═════ Data section ═════

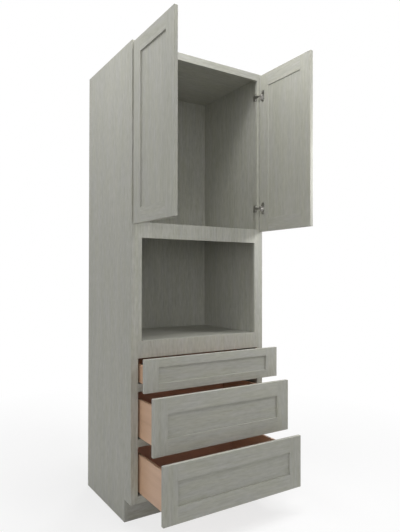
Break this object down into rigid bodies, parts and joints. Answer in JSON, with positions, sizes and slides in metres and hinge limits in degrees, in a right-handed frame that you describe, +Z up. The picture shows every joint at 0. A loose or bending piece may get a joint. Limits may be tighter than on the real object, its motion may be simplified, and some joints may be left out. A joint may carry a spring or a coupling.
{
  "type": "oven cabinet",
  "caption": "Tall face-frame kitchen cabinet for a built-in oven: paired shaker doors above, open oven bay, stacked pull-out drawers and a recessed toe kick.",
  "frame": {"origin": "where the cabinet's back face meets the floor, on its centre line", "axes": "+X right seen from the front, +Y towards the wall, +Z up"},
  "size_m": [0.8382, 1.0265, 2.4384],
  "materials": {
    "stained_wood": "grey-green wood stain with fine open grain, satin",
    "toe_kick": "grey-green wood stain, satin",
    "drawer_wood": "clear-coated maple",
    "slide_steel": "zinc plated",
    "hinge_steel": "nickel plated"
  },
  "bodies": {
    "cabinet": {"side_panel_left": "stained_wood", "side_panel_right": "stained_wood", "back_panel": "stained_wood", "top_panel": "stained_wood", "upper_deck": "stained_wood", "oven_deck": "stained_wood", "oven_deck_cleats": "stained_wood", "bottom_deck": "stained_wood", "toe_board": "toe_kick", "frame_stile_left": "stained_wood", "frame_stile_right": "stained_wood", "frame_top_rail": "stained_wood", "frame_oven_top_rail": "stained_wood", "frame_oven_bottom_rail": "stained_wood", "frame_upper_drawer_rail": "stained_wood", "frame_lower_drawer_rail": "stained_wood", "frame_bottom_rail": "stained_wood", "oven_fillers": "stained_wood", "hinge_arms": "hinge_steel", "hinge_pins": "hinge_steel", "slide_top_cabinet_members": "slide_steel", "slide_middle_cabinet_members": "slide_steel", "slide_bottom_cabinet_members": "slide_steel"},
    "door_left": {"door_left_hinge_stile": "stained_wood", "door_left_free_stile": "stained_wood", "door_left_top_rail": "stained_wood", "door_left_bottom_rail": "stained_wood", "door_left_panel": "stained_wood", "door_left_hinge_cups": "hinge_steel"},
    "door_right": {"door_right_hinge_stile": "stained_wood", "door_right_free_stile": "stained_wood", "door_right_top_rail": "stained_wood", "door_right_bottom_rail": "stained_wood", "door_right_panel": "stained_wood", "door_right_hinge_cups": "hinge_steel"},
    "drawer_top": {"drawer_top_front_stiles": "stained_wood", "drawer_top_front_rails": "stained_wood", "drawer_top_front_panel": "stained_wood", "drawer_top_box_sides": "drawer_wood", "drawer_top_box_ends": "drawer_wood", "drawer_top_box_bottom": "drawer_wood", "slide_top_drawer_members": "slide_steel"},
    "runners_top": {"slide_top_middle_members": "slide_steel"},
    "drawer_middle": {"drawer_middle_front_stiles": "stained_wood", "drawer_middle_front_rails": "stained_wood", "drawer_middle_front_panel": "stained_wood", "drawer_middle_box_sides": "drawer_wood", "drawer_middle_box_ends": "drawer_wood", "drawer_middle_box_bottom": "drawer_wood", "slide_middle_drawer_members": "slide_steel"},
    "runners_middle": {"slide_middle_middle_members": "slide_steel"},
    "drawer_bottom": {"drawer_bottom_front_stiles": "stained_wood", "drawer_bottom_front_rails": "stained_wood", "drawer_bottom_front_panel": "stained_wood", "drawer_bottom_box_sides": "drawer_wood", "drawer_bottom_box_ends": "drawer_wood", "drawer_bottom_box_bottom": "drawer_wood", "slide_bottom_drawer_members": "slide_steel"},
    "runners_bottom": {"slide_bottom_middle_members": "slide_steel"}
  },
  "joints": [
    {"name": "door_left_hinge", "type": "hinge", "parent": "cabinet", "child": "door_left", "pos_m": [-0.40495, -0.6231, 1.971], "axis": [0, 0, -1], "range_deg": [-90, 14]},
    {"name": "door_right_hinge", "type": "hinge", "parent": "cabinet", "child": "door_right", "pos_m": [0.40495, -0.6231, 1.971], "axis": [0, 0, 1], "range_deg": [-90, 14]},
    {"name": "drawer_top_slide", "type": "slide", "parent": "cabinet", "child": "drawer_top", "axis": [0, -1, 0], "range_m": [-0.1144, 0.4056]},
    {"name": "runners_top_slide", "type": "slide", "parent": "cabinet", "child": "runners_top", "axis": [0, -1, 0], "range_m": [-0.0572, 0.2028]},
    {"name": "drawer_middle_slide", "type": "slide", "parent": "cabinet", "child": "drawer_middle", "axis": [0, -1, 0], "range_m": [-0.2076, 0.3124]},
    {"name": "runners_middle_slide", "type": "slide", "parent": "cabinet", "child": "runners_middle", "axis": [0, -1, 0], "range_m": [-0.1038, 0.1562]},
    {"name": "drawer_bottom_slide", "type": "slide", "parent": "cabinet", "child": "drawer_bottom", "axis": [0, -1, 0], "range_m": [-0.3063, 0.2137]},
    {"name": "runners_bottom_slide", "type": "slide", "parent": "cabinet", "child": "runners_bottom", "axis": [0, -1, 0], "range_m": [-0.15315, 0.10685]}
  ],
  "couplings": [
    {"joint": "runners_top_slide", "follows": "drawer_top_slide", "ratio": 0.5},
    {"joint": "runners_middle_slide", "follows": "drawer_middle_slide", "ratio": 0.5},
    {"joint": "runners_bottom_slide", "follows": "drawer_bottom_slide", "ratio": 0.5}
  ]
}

═════

## Work to be completed
From the first line to the last, please quote the material above exactly.

## Worked answer
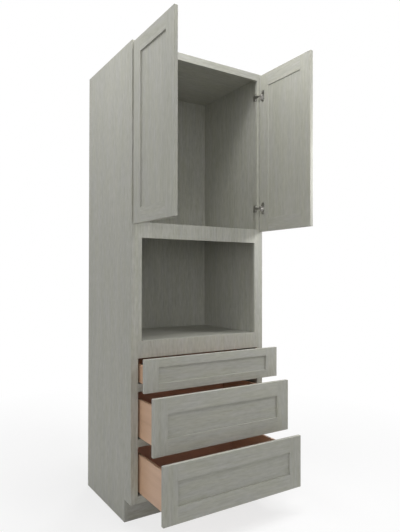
Break this object down into rigid bodies, parts and joints. Answer in JSON, with positions, sizes and slides in metres and hinge limits in degrees, in a right-handed frame that you describe, +Z up. The picture shows every joint at 0. A loose or bending piece may get a joint. Limits may be tighter than on the real object, its motion may be simplified, and some joints may be left out. A joint may carry a spring or a coupling.
{
  "type": "oven cabinet",
  "caption": "Tall face-frame kitchen cabinet for a built-in oven: paired shaker doors above, open oven bay, stacked pull-out drawers and a recessed toe kick.",
  "frame": {"origin": "where the cabinet's back face meets the floor, on its centre line", "axes": "+X right seen from the front, +Y towards the wall, +Z up"},
  "size_m": [0.8382, 1.0265, 2.4384],
  "materials": {
    "stained_wood": "grey-green wood stain with fine open grain, satin",
    "toe_kick": "grey-green wood stain, satin",
    "drawer_wood": "clear-coated maple",
    "slide_steel": "zinc plated",
    "hinge_steel": "nickel plated"
  },
  "bodies": {
    "cabinet": {"side_panel_left": "stained_wood", "side_panel_right": "stained_wood", "back_panel": "stained_wood", "top_panel": "stained_wood", "upper_deck": "stained_wood", "oven_deck": "stained_wood", "oven_deck_cleats": "stained_wood", "bottom_deck": "stained_wood", "toe_board": "toe_kick", "frame_stile_left": "stained_wood", "frame_stile_right": "stained_wood", "frame_top_rail": "stained_wood", "frame_oven_top_rail": "stained_wood", "frame_oven_bottom_rail": "stained_wood", "frame_upper_drawer_rail": "stained_wood", "frame_lower_drawer_rail": "stained_wood", "frame_bottom_rail": "stained_wood", "oven_fillers": "stained_wood", "hinge_arms": "hinge_steel", "hinge_pins": "hinge_steel", "slide_top_cabinet_members": "slide_steel", "slide_middle_cabinet_members": "slide_steel", "slide_bottom_cabinet_members": "slide_steel"},
    "door_left": {"door_left_hinge_stile": "stained_wood", "door_left_free_stile": "stained_wood", "door_left_top_rail": "stained_wood", "door_left_bottom_rail": "stained_wood", "door_left_panel": "stained_wood", "door_left_hinge_cups": "hinge_steel"},
    "door_right": {"door_right_hinge_stile": "stained_wood", "door_right_free_stile": "stained_wood", "door_right_top_rail": "stained_wood", "door_right_bottom_rail": "stained_wood", "door_right_panel": "stained_wood", "door_right_hinge_cups": "hinge_steel"},
    "drawer_top": {"drawer_top_front_stiles": "stained_wood", "drawer_top_front_rails": "stained_wood", "drawer_top_front_panel": "stained_wood", "drawer_top_box_sides": "drawer_wood", "drawer_top_box_ends": "drawer_wood", "drawer_top_box_bottom": "drawer_wood", "slide_top_drawer_members": "slide_steel"},
    "runners_top": {"slide_top_middle_members": "slide_steel"},
    "drawer_middle": {"drawer_middle_front_stiles": "stained_wood", "drawer_middle_front_rails": "stained_wood", "drawer_middle_front_panel": "stained_wood", "drawer_middle_box_sides": "drawer_wood", "drawer_middle_box_ends": "drawer_wood", "drawer_middle_box_bottom": "drawer_wood", "slide_middle_drawer_members": "slide_steel"},
    "runners_middle": {"slide_middle_middle_members": "slide_steel"},
    "drawer_bottom": {"drawer_bottom_front_stiles": "stained_wood", "drawer_bottom_front_rails": "stained_wood", "drawer_bottom_front_panel": "stained_wood", "drawer_bottom_box_sides": "drawer_wood", "drawer_bottom_box_ends": "drawer_wood", "drawer_bottom_box_bottom": "drawer_wood", "slide_bottom_drawer_members": "slide_steel"},
    "runners_bottom": {"slide_bottom_middle_members": "slide_steel"}
  },
  "joints": [
    {"name": "door_left_hinge", "type": "hinge", "parent": "cabinet", "child": "door_left", "pos_m": [-0.40495, -0.6231, 1.971], "axis": [0, 0, -1], "range_deg": [-90, 14]},
    {"name": "door_right_hinge", "type": "hinge", "parent": "cabinet", "child": "door_right", "pos_m": [0.40495, -0.6231, 1.971], "axis": [0, 0, 1], "range_deg": [-90, 14]},
    {"name": "drawer_top_slide", "type": "slide", "parent": "cabinet", "child": "drawer_top", "axis": [0, -1, 0], "range_m": [-0.1144, 0.4056]},
    {"name": "runners_top_slide", "type": "slide", "parent": "cabinet", "child": "runners_top", "axis": [0, -1, 0], "range_m": [-0.0572, 0.2028]},
    {"name": "drawer_middle_slide", "type": "slide", "parent": "cabinet", "child": "drawer_middle", "axis": [0, -1, 0], "range_m": [-0.2076, 0.3124]},
    {"name": "runners_middle_slide", "type": "slide", "parent": "cabinet", "child": "runners_middle", "axis": [0, -1, 0], "range_m": [-0.1038, 0.1562]},
    {"name": "drawer_bottom_slide", "type": "slide", "parent": "cabinet", "child": "drawer_bottom", "axis": [0, -1, 0], "range_m": [-0.3063, 0.2137]},
    {"name": "runners_bottom_slide", "type": "slide", "parent": "cabinet", "child": "runners_bottom", "axis": [0, -1, 0], "range_m": [-0.15315, 0.10685]}
  ],
  "couplings": [
    {"joint": "runners_top_slide", "follows": "drawer_top_slide", "ratio": 0.5},
    {"joint": "runners_middle_slide", "follows": "drawer_middle_slide", "ratio": 0.5},
    {"joint": "runners_bottom_slide", "follows": "drawer_bottom_slide", "ratio": 0.5}
  ]
}